Processing Returns and Implementing Tax Law Changes During the Tax Filing Season

Each filing season tests the ability of the IRS to implement tax law changes made by Congress.  It is during the filing season that most individuals file their income tax returns and call the IRS if they have questions about specific tax laws or filing procedures.  Correctly implementing tax law changes is a continuing challenge because the IRS must identify the tax law changes; revise the various tax forms, instructions, and publications; and reprogram the computer systems used for processing returns.  Changes to the tax laws can have a major effect on how the IRS conducts its activities, how many resources are required, and how much progress can be made on strategic goals.  Congress frequently changes the tax laws, so some level of change is a normal part of the IRS environment.  However, certain types of changes can significantly impact the IRS in terms of the quality and effectiveness of service and in how taxpayers perceive the IRS.  For example, the 2006 Filing Season was an unusually difficult one for the IRS because there were many late tax law changes in response to the hurricanes that struck the United States.  Disaster relief provisions were enacted into law for taxpayers affected by Hurricanes Katrina, Rita, and Wilma.  The Gulf Opportunity Zone (GO Zone) Act of 2005,[12] was signed into law on December 21, 2005.  The late timing of this legislation gave the IRS very little time to revise the necessary tax forms and computer programs before the start of the 2006 Filing Season.

Human Capital

Human capital is a major challenge facing many agencies, and the President’s Management Agenda identifies Strategic Management of Human Capital as the first of five Government-wide initiatives for improving Government performance.  Like many other Federal agencies, over the past several years the IRS has experienced workforce challenges.  Those challenges include recruiting, training and retaining employees, as well as an increasing number of employees who are eligible to retire.  The Small Business/Self-Employed and the Large and Mid-Size Business Divisions reported in their FY 2006 strategic assessments that the human capital crisis continues to intensify as employees in key occupational series increasingly become eligible to retire, are lost through attrition, or migrate to other business divisions.  While the IRS has made some progress, the strategic management of human capital remains one of the IRS’ major management challenge areas.  TIGTA has made a significant number of recommendations for improvement in the areas of recruiting, workforce planning, delivery of training, and employee turnover.  The IRS agreed with TIGTA recommendations and is taking corrective actions. TIGTA will continue to provide coverage of this major management challenge.

Conclusion

These are the 10 major IRS management challenge issues for FY 2006.  TIGTA’s FY 2007 Annual Audit Plan categorizes its planned audits by these challenges.  If you have questions or wish to discussTIGTA’s views on these management and performance challenges in greater detail, please contact me at (202) 622-6500.

cc:  The Deputy Secretary
Assistant Secretary for Management and Chief Financial Officer

        Commissioner of Internal Revenue



[1] 31 U.S.C.  3516(d) (2000).

[2] The PRIME contractor is the Computer Sciences Corporation, which heads an alliance of leading technology companies brought together to assist with the IRS’ efforts to modernize its computer systems and related information technology.
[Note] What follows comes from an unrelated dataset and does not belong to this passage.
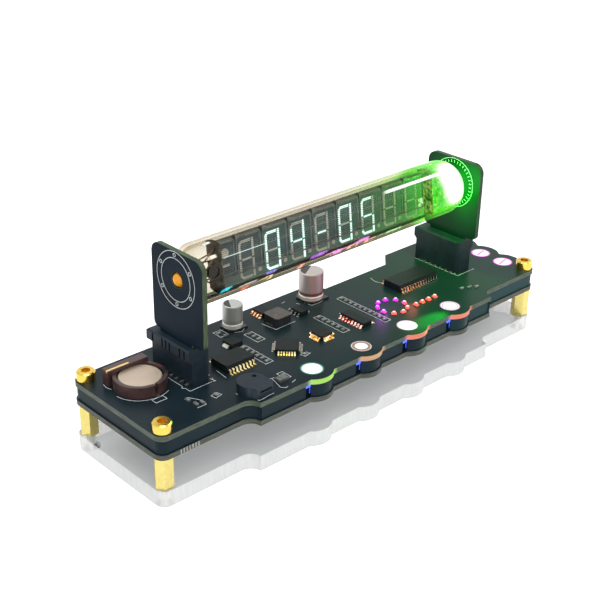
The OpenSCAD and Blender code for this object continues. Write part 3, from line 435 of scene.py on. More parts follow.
# %% Values of the acrylic
ACRYLIC_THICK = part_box("acrylic_base")[1].z
# The dark line just below the top is painted shade, where the sawn arris bends the light. The tint is also
# darker towards the bottom.
SHEET_CLEAR, SHEET_EDGE_SHADE_LINE = (0.93, 0.93, 0.925), (0.66, 0.67, 0.66)
SHEET_TINT = ((0.0, (0.74, 0.755, 0.765)), (0.06, SHEET_CLEAR), (0.92, SHEET_CLEAR),
              (0.97, SHEET_EDGE_SHADE_LINE), (0.995, SHEET_EDGE_SHADE_LINE), (1.0, (0.92, 0.92, 0.91)))
SAW_GRAIN, FROST_LEAST, FROST_MOST = 1100, 0.52, 0.57
FACE_GLOSS, EDGE_GLOW = 0.04, 0.14
SHADOW_LIGHTENED = 0.75
BENCH_GAP = 0.00005
print("foot is", round(ACRYLIC_THICK / MM, 1), "mm thick")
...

[3] 31 U.S.C. 1105, 1113, 3512 (2000).

[4] Pub. L. No. 107-347, tit. III, Stat. 2899, 2946 (2002) (codified as amended at 44 U.S.C. 3541-49).

[5] The Budget in Brief:  Internal Revenue Service (Feb. 2005).

[6] U.S. Congress.  Senate.  Senate Report 109-109.  Transportation, Treasury, the Judiciary, Housing And Urban Development, And Related Agencies Appropriations Bill, 2006  109th Cong.

[7] Government Accountability Office (GAO), Pub. No. GAO-06-137, Financial Audit: IRS’s Fiscal Years 2005 and 2004 Financial Statement (Nov. 2005).

[8] Treasury Inspector General for Tax Administration (TIGTA), Ref. No. 2005-40-093, The Earned Income Tax Credit Income Verification Test Was Properly Conducted (May 2005).

[9] Audit reports previously issued by TIGTA:  Ref. No. 2004-40-018, The Internal Revenue Service Can Improve the Effectiveness of Questionable Refund Detection Team Activities (Dec. 1999); Ref. No. 2001-40-025, Revised Questionable Refund Program Procedures Were Not Consistently Implemented (Jan. 2001); Ref. No. 2003-10-094, Improvements Are Needed in the Monitoring of Criminal Investigation Controls Placed on Taxpayers’ Accounts When Refund Fraud Is Suspected (Mar. 2003); and Ref. No. 2005-10-164, The Internal Revenue Service Needs to Do More to Stop the Millions of Dollars in Fraudulent Refunds Paid to Prisoners (Sept. 2005).

[10] National Taxpayer Advocate 2005 Annual Report to Congress (Dec. 2005).

[11] Pub. L. No. 105-206, 112 Stat. 685 (Codified as amended in scatter sections of 2 U.S.C., 5 U.S.C. App., 16 U.S.C., 19 U.S.C., 23 U.S.C., 26 U.S.C., 31 U.S.C., 38 U.S.C., and 49 U.S.C.).

[12] Pub. L. No. 109-135, 199 Stat. 2577.